Monogram as Living Language

Anniversary Monogram treatments occupy a particularly charged space in this conversation. The Monogram, in whatever form a given house employs it, is perhaps the most loaded symbol in fashion: immediately recognizable, frequently copied, and endlessly debated in terms of what it signals about the person wearing it. When a house reissues or reinterprets its Monogram for an anniversary, it isn't simply printing an old pattern on a new bag. It's staking a claim about what that symbol means today, who it belongs to, and where it's going.

The most effective anniversary designs use the occasion to do something structurally interesting: they introduce a material shift, a colorway that wouldn't appear in the standard line, a silhouette that updates proportion while keeping the graphic logic intact. The result is a piece that reads as both archive and current collection simultaneously. That dual temporal quality is what drives the secondary market frenzy that tends to follow these releases; a buyer isn't just acquiring an object, they're acquiring a document.

Experiential Extensions of Iconic Codes

Beyond product, the Trend Hunter analysis flags experiential extensions as a key vector for archival reinvention. Houses are increasingly translating their foundational codes into environments: retail activations, immersive presentations, and cultural programming that lets a customer inhabit a brand's visual world rather than simply purchase from it. This is where the archive becomes genuinely generative rather than merely decorative.

AI-generated illustration
AI-generated illustration

A house whose signature is rooted in a particular craft tradition might build an installation around that craft, making the process visible and tactile in a way that a product alone cannot. One whose icons are tied to a specific cultural moment might stage a retrospective that contextualizes the archive within a broader art or design history. The experiential layer doesn't replace the product; it amplifies the meaning of wearing it.

What This Means for How You Shop

Understanding the archive logic changes how you evaluate what's worth buying from these collections. A reworked archival piece carries different weight than a purely seasonal one. Consider:

  • Whether the reinterpretation introduces genuine material or construction innovation, not just a colorway refresh
  • Whether the anniversary context adds documentary value to the piece's long-term significance
  • Whether the silhouette update reflects where the house's design language is actually heading, or simply where it has been
  • Whether the experiential programming surrounding a release suggests the house has a coherent narrative, or is simply leveraging nostalgia for a sales cycle

The houses doing this well tend to release archival reinterpretations with a clear point of view attached. The ones doing it poorly tend to produce pieces that feel like reproductions rather than evolutions: technically accurate to the original, but oddly inert.

The Broader Market Signal

Forty-five discrete luxury-market developments tracked within a single month, all converging on the same archival impulse, is not a coincidence. It reflects a consensus among creative directors, brand strategists, and marketing teams that the most defensible position in luxury right now is depth. In a market where new entrants can scale aesthetics quickly and algorithmic trend cycles compress the runway-to-retail timeline dramatically, heritage is genuinely difficult to replicate. You can't fake a 100-year-old Monogram.
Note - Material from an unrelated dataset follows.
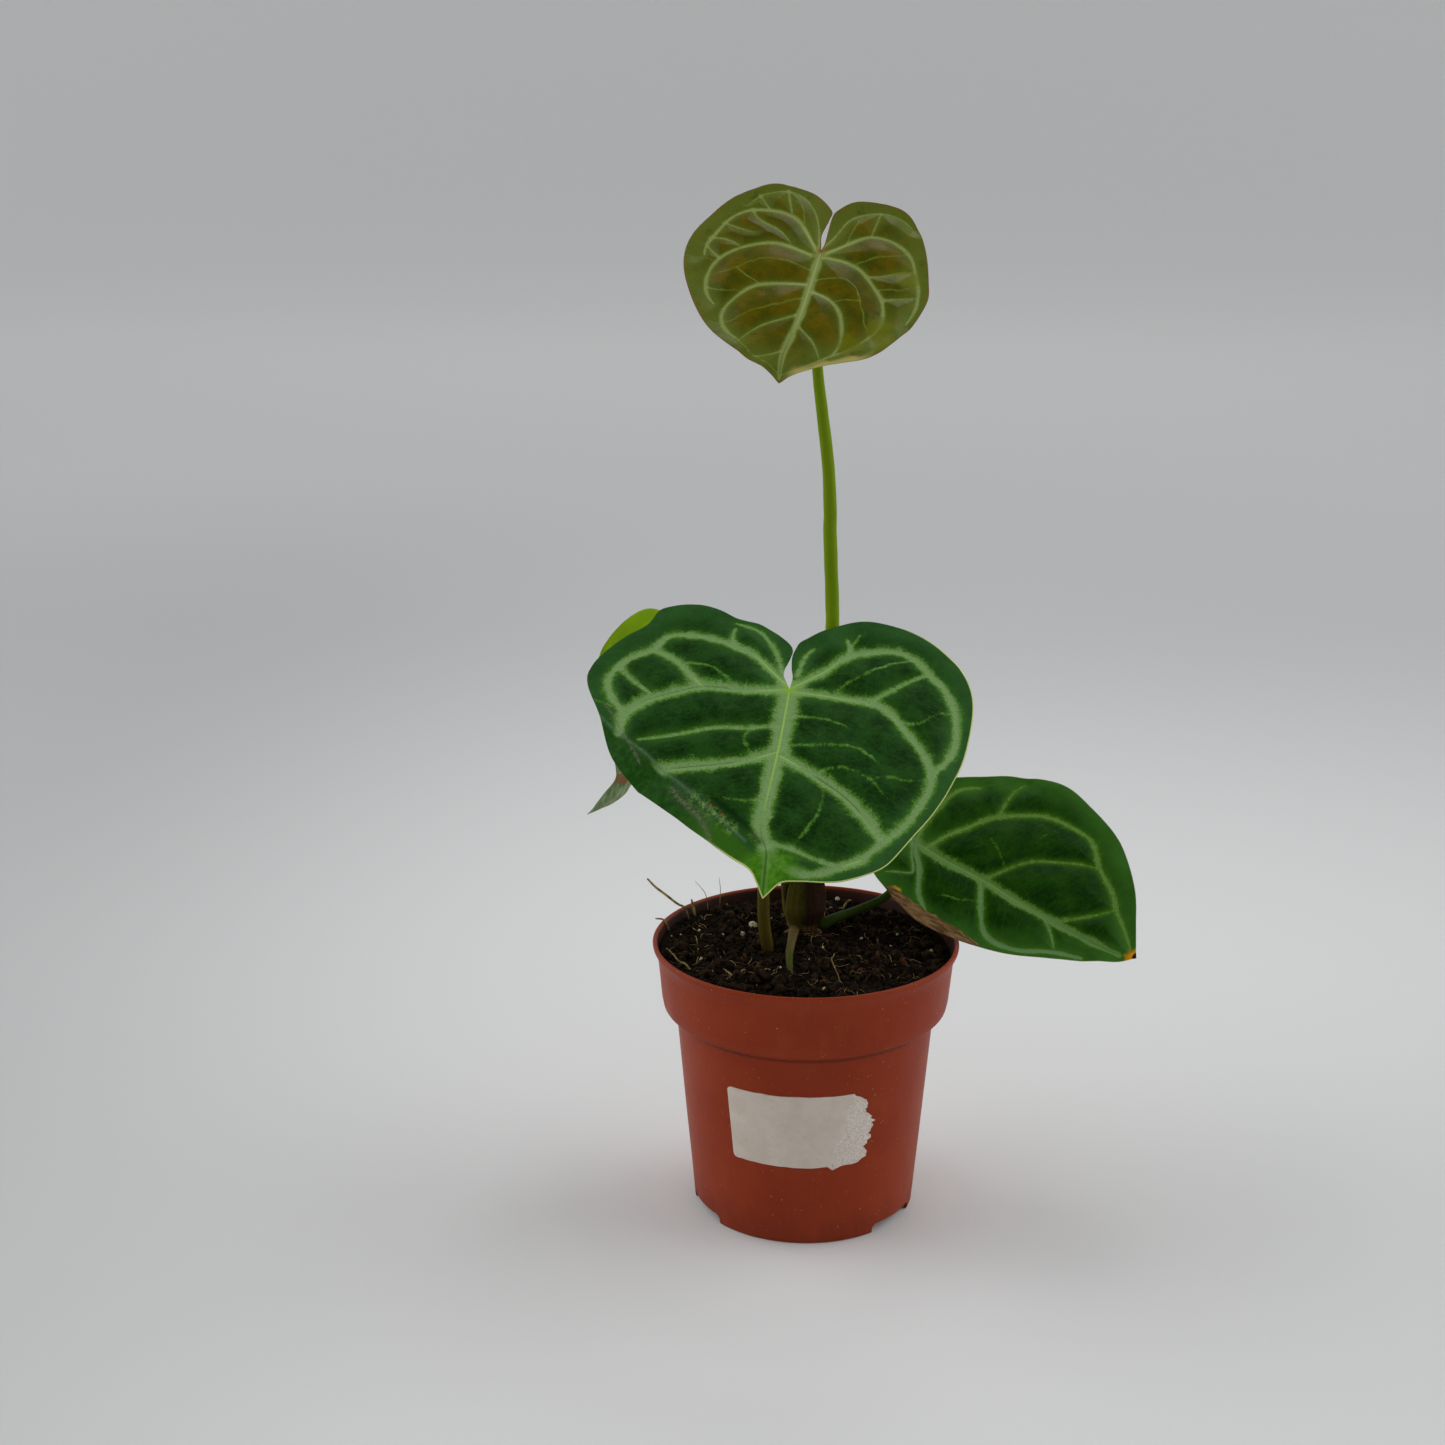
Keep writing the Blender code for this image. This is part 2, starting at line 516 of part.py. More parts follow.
def make_mix(group, stems):
    """Potting mix that fills the pot, with lumps fused in and a plain hole for each stem."""
    edge = inner_profile(GAP)
    rings = [(r, MIX_EDGE) for r in np.linspace(0, edge[0][0] - 0.1, MIX_RINGS)]
    mix = turned("potting_mix", rings + edge[1:], group, material("mix", (0.022, 0.014, 0.009), 0.9))
    applied(mix)
    for vertex in mix.data.vertices:
        if vertex.co.z > (MIX_EDGE - 0.01) * MM:
            vertex.co.z = mix_height(vertex.co.x / MM, vertex.co.y / MM) * MM
    lumps = collection("lumps")
    draw = random.Random(5)
    taken = [(*CROWN, CROWN_RADIUS + 2)] + [(x, y, LUMP_CLEAR) for x, y, _, _ in ROOT]
    taken += [(*leaf.stalk[1][:2], LUMP_CLEAR + 1) for leaf in LEAVES]
    while len(lumps.objects) < LUMPS:
        reach = LUMP_REACH * draw.random() ** 0.5
        turn = 2 * pi * draw.random()
        x, y = reach * cos(turn), reach * sin(turn)
        if min(np.hypot(x - a, y - b) - clear for a, b, clear in taken) < LUMP_CLEAR:
            continue
        taken.append((x, y, LUMP_CLEAR))
        bpy.ops.mesh.primitive_ico_sphere_add(subdivisions=1, radius=MM)
        lump = bpy.context.object
        size = draw.uniform(*LUMP_SIZE)
        lump.scale = (size * 1.3, size * draw.uniform(0.7, 1.1), size * 0.8)
        lump.rotation_euler = (draw.uniform(-0.5, 0.5), draw.uniform(-0.5, 0.5), draw.uniform(0, 6.3))
        lump.location = (x * MM, y * MM, (mix_height(x, y) + 0.25 * size) * MM)
        move_to(lump, lumps)
    boolean(mix, "UNION", lumps)
    applied(mix)
    clear_collection(lumps)
    for stem in stems:
        boolean(mix, "DIFFERENCE", stem, "MANIFOLD")
    tidied(mix)
    return mix


def make_sticker(group):
    """The bare paper label: its torn outline wrapped round the flat sides of the pot's wall."""
    corners = np.array(STICKER_OUTLINE, float) + np.array(STICKER_CENTRE)
    facet = 2 * pi / ROUND
    width = facet * wall_radius(STICKER_CENTRE[1])
    columns = width * np.arange(-6, 7)
    outline = []
    crossings = {x: [] for x in columns}
    for a, b in zip(corners, np.roll(corners, -1, axis=0)):
        outline.append(a)
        for x in sorted(columns, reverse=a[0] > b[0]):
            share = (x - a[0]) / (b[0] - a[0]) if a[0] != b[0] else -1
            if 0 < share < 1:
                crossings[x].append(len(outline))
                outline.append(a + share * (b - a))
    outline = np.array(outline)
    creases = []
    for indices in crossings.values():
        by_height = sorted(indices, key=lambda k: outline[k][1])
        creases += list(zip(by_height[::2], by_height[1::2]))

    def wrap(points):
        # The wall's flat sides meet at whole steps of the turn, so a point lies on the chord between.
        angle = points[:, 0] / wall_radius(STICKER_CENTRE[1])
        off_middle = np.mod(angle, facet) - facet / 2
        radius = wall_radius(points[:, 1]) + GAP + STICKER_THICK
        chord = radius * cos(facet / 2) / np.cos(off_middle)
        return np.column_stack([chord * np.sin(angle), -chord * np.cos(angle), points[:, 1]])

    middle = np.array([STICKER_CENTRE])
    mesh, _ = sheet_mesh("sticker", outline, middle, wrap, creases)
    sticker = new_object("sticker", mesh, group, material("paper", (0.72, 0.70, 0.66), 0.75))
    solid = sticker.modifiers.new("Thickness", "SOLIDIFY")
    solid.thickness = STICKER_THICK * MM
    solid.offset = -1
    return sticker


def crown_profile(extra):
    """The crown's outline: a ringed stump, wider where each stalk left its base."""
    return [(0, CROWN_TOP + extra), (CROWN_RADIUS * 0.55 + extra, CROWN_TOP + extra),
            (CROWN_RADIUS * 0.86 + extra, CROWN_TOP - 2.5), (CROWN_RADIUS * 0.92 + extra, CROWN_TOP - 7),
            (CROWN_RADIUS + extra, CROWN_TOP - 9.5), (CROWN_RADIUS * 0.9 + extra, CROWN_TOP - 11.5),
            (CROWN_RADIUS * 0.95 + extra, CROWN_TOP - 15), (CROWN_RADIUS * 0.6 + extra, CROWN_DEPTH - extra),
            (0, CROWN_DEPTH - extra)]


def make_crown(group, cutters, stems):
    """The short stem with papery pointed sheaths round it and a socket for each stalk."""
    crown = turned("crown", crown_profile(0), group, material("crown_skin", (0.13, 0.09, 0.025), 0.6))
    crown.location = (CROWN[0] * MM, CROWN[1] * MM, 0)
    sheaths = collection("sheaths")
    for k, (direction, length, half_width, lean) in enumerate(SHEATHS):
        sides = [(-1, 0), (-0.96, 0.3), (-0.7, 0.68), (-0.3, 0.92), (0, 1)]
        outline = np.array(sides[:-1] + [(-x, y) for x, y in sides[::-1]], float) * (half_width, length)
        inner = np.array([(x * half_width, y * length) for x in (-0.5, 0, 0.5) for y in (0.25, 0.6)
                          if abs(x) < 0.4 or y < 0.5])

        def wrap(points, direction=direction, lean=lean):
            angle = np.radians(points[:, 0] + direction)
            height = SHEATH_FOOT + points[:, 1]
            radius = CROWN_RADIUS * 0.96 + 0.5 + lean * np.minimum(points[:, 1] / 6, 1)
            radius += 0.0016 * points[:, 1] ** 2.2
            return np.column_stack([radius * np.sin(angle), -radius * np.cos(angle), height])

        mesh, _ = sheet_mesh(f"sheath_{k}", outline[::-1], inner, wrap)
        sheath = new_object(f"sheath_{k}", mesh, sheaths)
        sheath.location = crown.location
        solid = sheath.modifiers.new("Thickness", "SOLIDIFY")
        solid.thickness = SHEATH_THICK * MM
        solid.offset = -1
    boolean(crown, "UNION", sheaths)
    for stem in stems:
        boolean(crown, "DIFFERENCE", stem, "MANIFOLD")
    tidied(crown)
    clear_collection(sheaths)
    crown.data.set_sharp_from_angle(angle=radians(45))
    hole = cutter(turned("crown_cutter", crown_profile(GAP), cutters))
    hole.location = crown.location
    return crown, hole


def main():
    for obj in list(bpy.data.objects):
        bpy.data.objects.remove(obj)
    plant = collection("potted_anthurium")
    cutters = collection("cutters")
    make_pot(plant, cutters)
    make_sticker(plant)
    stalk_colours = {"top": (0.18, 0.42, 0.02), "front": (0.16, 0.11, 0.025),
                     "right": (0.13, 0.24, 0.03), "back": (0.17, 0.30, 0.03)}
    holes = {}
    for leaf in LEAVES:
        make_blade(leaf, plant)
        line = stalk_line(leaf)
        skin = material("stalk_" + leaf.name, stalk_colours[leaf.name], 0.45)
        tube("stalk_" + leaf.name, line, 0.0, plant, skin)
        foot = line[:SOCKET_POINTS]
        holes[leaf.name] = cutter(tube(f"stalk_{leaf.name}_cutter", foot, GAP, cutters, extend=GAP))
    tube("aerial_root", ROOT, 0.0, plant, material("root_skin", (0.33, 0.30, 0.15), 0.6))
    root_hole = cutter(tube("root_cutter", ROOT, GAP, cutters, extend=GAP))
    _, crown_hole = make_crown(plant, cutters, [holes["top"], holes["right"], holes["back"], root_hole])
    make_mix(plant, [crown_hole, holes["front"], holes["right"], root_hole])


main()
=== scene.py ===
# %% [markdown]
# A potted silver-veined anthurium
#
# The plant stands in a 12 cm nursery pot: four heart-shaped leaves on long stalks, a short crown
# with papery sheaths, one thick root that lies on the mix, and a bare paper sticker on the pot.
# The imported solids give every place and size. They could be shown as they are, but a faceted blade
# has no feathered veins, so each solid is replaced here by a finer surface in the same place.

import itertools
from math import pi, radians

import bpy
import numpy as np
from mathutils import Matrix, Vector


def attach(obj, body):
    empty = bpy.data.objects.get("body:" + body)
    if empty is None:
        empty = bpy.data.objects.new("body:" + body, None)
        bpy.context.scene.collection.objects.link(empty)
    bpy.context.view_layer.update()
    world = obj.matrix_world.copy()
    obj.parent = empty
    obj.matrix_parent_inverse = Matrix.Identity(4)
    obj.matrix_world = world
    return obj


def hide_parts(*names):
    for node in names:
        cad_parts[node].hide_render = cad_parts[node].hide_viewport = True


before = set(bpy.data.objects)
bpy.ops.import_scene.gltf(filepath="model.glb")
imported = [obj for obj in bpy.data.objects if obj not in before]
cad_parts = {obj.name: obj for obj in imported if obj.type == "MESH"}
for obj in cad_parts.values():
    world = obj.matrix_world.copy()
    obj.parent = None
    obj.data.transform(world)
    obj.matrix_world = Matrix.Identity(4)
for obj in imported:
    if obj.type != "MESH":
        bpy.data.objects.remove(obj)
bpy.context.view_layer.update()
MM = 0.001
print("solids:", len(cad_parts))

# %% [markdown]
# Camera, floor and light
#
# A plant portrait like this is taken on a sweep of pale board with a soft box at either side. A
# curved backdrop would stand in the way of a view from behind, so one wide floor is used, whose
# far rings rise a little, so that it fills the main view to its top edge. The sky is dim overhead:
# glossy leaves that face up mirror it, and a bright one would veil their dark green. A small lamp
# there makes their glints.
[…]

You can't manufacture the cultural weight of a timepiece that appeared on the wrist of someone historically significant.

The houses leaning hardest into this territory are the ones most secure in their own iconography. They have enough visual material to work with that the reinvention feels expansive rather than repetitive. For the consumer, that translates into a more interesting product landscape: pieces that carry a story, that exist in conversation with something larger than a single season's aesthetic, and that tend to hold their relevance, and often their resale value, longer than trend-driven alternatives.

The archive was always the most honest thing a luxury house owned. The smartest ones are finally treating it that way.